> **GOAL**: Your task is to quote the material that follows, in full and exactly.
□ □ □ □ □
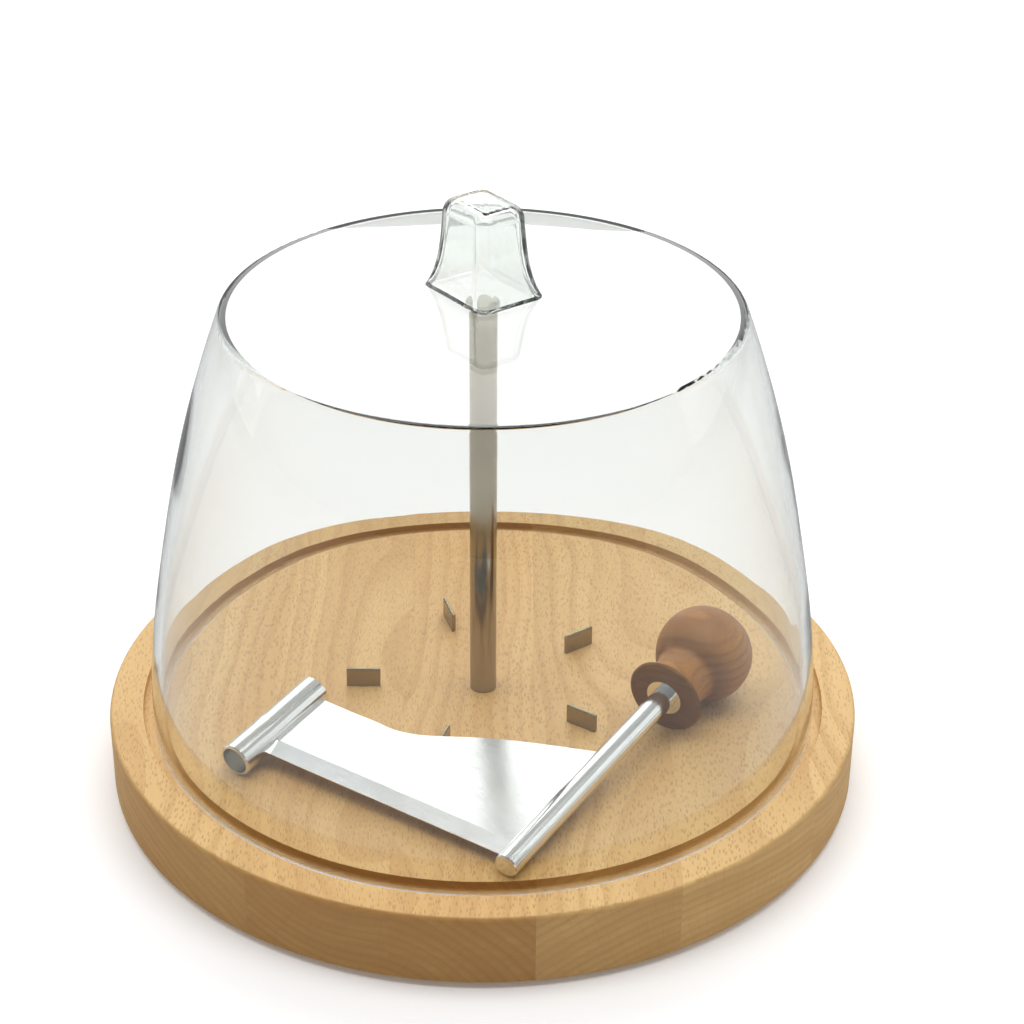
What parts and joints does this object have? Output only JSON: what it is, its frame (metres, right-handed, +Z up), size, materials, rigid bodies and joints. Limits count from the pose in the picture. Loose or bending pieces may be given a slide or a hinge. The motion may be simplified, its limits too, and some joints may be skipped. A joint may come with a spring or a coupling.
{
  "type": "cheese curler",
  "caption": "Round wooden board with an upright steel spindle and cheese grips, a loose scraper with a hub tube, blade and turning knob, and a clear lift-off cover.",
  "frame": {"origin": "centre of the round board, on the surface that its feet stand on", "axes": "+Z up along the spindle, -Y the front, +X to the right; the planks run along Y"},
  "size_m": [0.225, 0.225, 0.1809],
  "materials": {
    "board_wood": "oiled beech, flecked along the grain",
    "knob_wood": "turned, stained darker than the board",
    "clear_plastic": "clear and polished",
    "polished_steel": "polished stainless steel",
    "blade_steel": "satin",
    "grip_steel": "satin",
    "screw_steel": "plated",
    "foot_rubber": "matt"
  },
  "bodies": {
    "base": {"board_plank_1": "board_wood", "board_plank_2": "board_wood", "board_plank_3": "board_wood", "board_plank_4": "board_wood", "board_plank_5": "board_wood", "board_plank_6": "board_wood", "foot_back_left": "foot_rubber", "foot_back_right": "foot_rubber", "foot_front_left": "foot_rubber", "foot_front_right": "foot_rubber", "grip_back_left": "grip_steel", "grip_back_right": "grip_steel", "grip_front_left": "grip_steel", "grip_front_right": "grip_steel", "grip_left": "grip_steel", "spindle": "polished_steel", "spindle_screw": "screw_steel", "spindle_washer": "screw_steel"},
    "cover": {"cover_shell": "clear_plastic", "cover_handle": "clear_plastic"},
    "scraper": {"scraper_hub": "polished_steel", "scraper_blade": "blade_steel", "scraper_weld": "polished_steel", "handle_rod": "polished_steel", "knob_screw": "screw_steel", "knob_washer": "screw_steel"},
    "knob": {"wooden_knob": "knob_wood", "knob_bush": "polished_steel"}
  },
  "joints": [
    {"name": "cover_lift", "type": "slide", "parent": "base", "child": "cover", "axis": [0, 0, 1], "range_m": [0, 0.25]},
    {"name": "scraper_turn", "type": "hinge", "parent": "base", "child": "scraper", "pos_m": [0, 0, 0.0235], "axis": [0, 0, 1], "continuous": true},
    {"name": "knob_spin", "type": "hinge", "parent": "scraper", "child": "knob", "pos_m": [0.06497, -0.00643, 0.03798], "axis": [0.549, 0.8295, 0.1028], "continuous": true}
  ]
}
□ □ □ □ □
> **EXERCISE SOLUTION**:
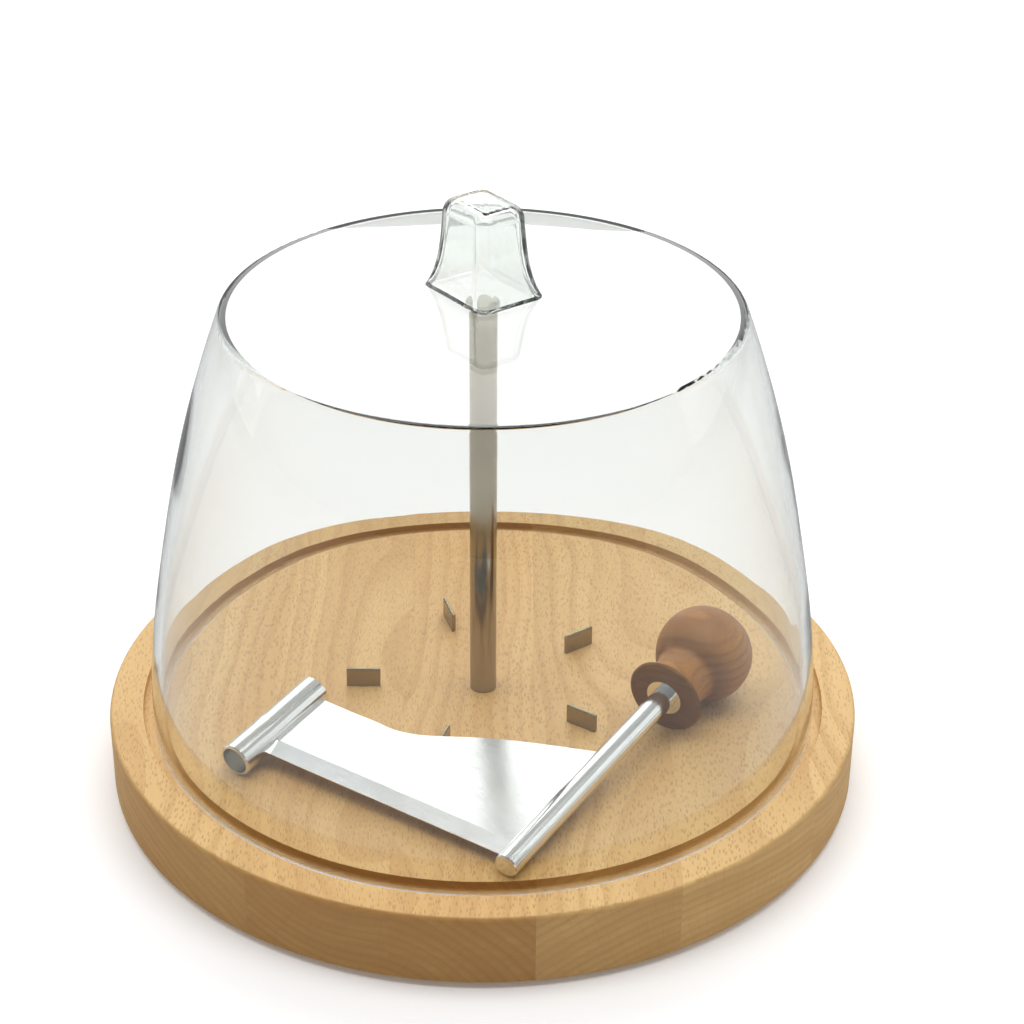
What parts and joints does this object have? Output only JSON: what it is, its frame (metres, right-handed, +Z up), size, materials, rigid bodies and joints. Limits count from the pose in the picture. Loose or bending pieces may be given a slide or a hinge. The motion may be simplified, its limits too, and some joints may be skipped. A joint may come with a spring or a coupling.
{
  "type": "cheese curler",
  "caption": "Round wooden board with an upright steel spindle and cheese grips, a loose scraper with a hub tube, blade and turning knob, and a clear lift-off cover.",
  "frame": {"origin": "centre of the round board, on the surface that its feet stand on", "axes": "+Z up along the spindle, -Y the front, +X to the right; the planks run along Y"},
  "size_m": [0.225, 0.225, 0.1809],
  "materials": {
    "board_wood": "oiled beech, flecked along the grain",
    "knob_wood": "turned, stained darker than the board",
    "clear_plastic": "clear and polished",
    "polished_steel": "polished stainless steel",
    "blade_steel": "satin",
    "grip_steel": "satin",
    "screw_steel": "plated",
    "foot_rubber": "matt"
  },
  "bodies": {
    "base": {"board_plank_1": "board_wood", "board_plank_2": "board_wood", "board_plank_3": "board_wood", "board_plank_4": "board_wood", "board_plank_5": "board_wood", "board_plank_6": "board_wood", "foot_back_left": "foot_rubber", "foot_back_right": "foot_rubber", "foot_front_left": "foot_rubber", "foot_front_right": "foot_rubber", "grip_back_left": "grip_steel", "grip_back_right": "grip_steel", "grip_front_left": "grip_steel", "grip_front_right": "grip_steel", "grip_left": "grip_steel", "spindle": "polished_steel", "spindle_screw": "screw_steel", "spindle_washer": "screw_steel"},
    "cover": {"cover_shell": "clear_plastic", "cover_handle": "clear_plastic"},
    "scraper": {"scraper_hub": "polished_steel", "scraper_blade": "blade_steel", "scraper_weld": "polished_steel", "handle_rod": "polished_steel", "knob_screw": "screw_steel", "knob_washer": "screw_steel"},
    "knob": {"wooden_knob": "knob_wood", "knob_bush": "polished_steel"}
  },
  "joints": [
    {"name": "cover_lift", "type": "slide", "parent": "base", "child": "cover", "axis": [0, 0, 1], "range_m": [0, 0.25]},
    {"name": "scraper_turn", "type": "hinge", "parent": "base", "child": "scraper", "pos_m": [0, 0, 0.0235], "axis": [0, 0, 1], "continuous": true},
    {"name": "knob_spin", "type": "hinge", "parent": "scraper", "child": "knob", "pos_m": [0.06497, -0.00643, 0.03798], "axis": [0.549, 0.8295, 0.1028], "continuous": true}
  ]
}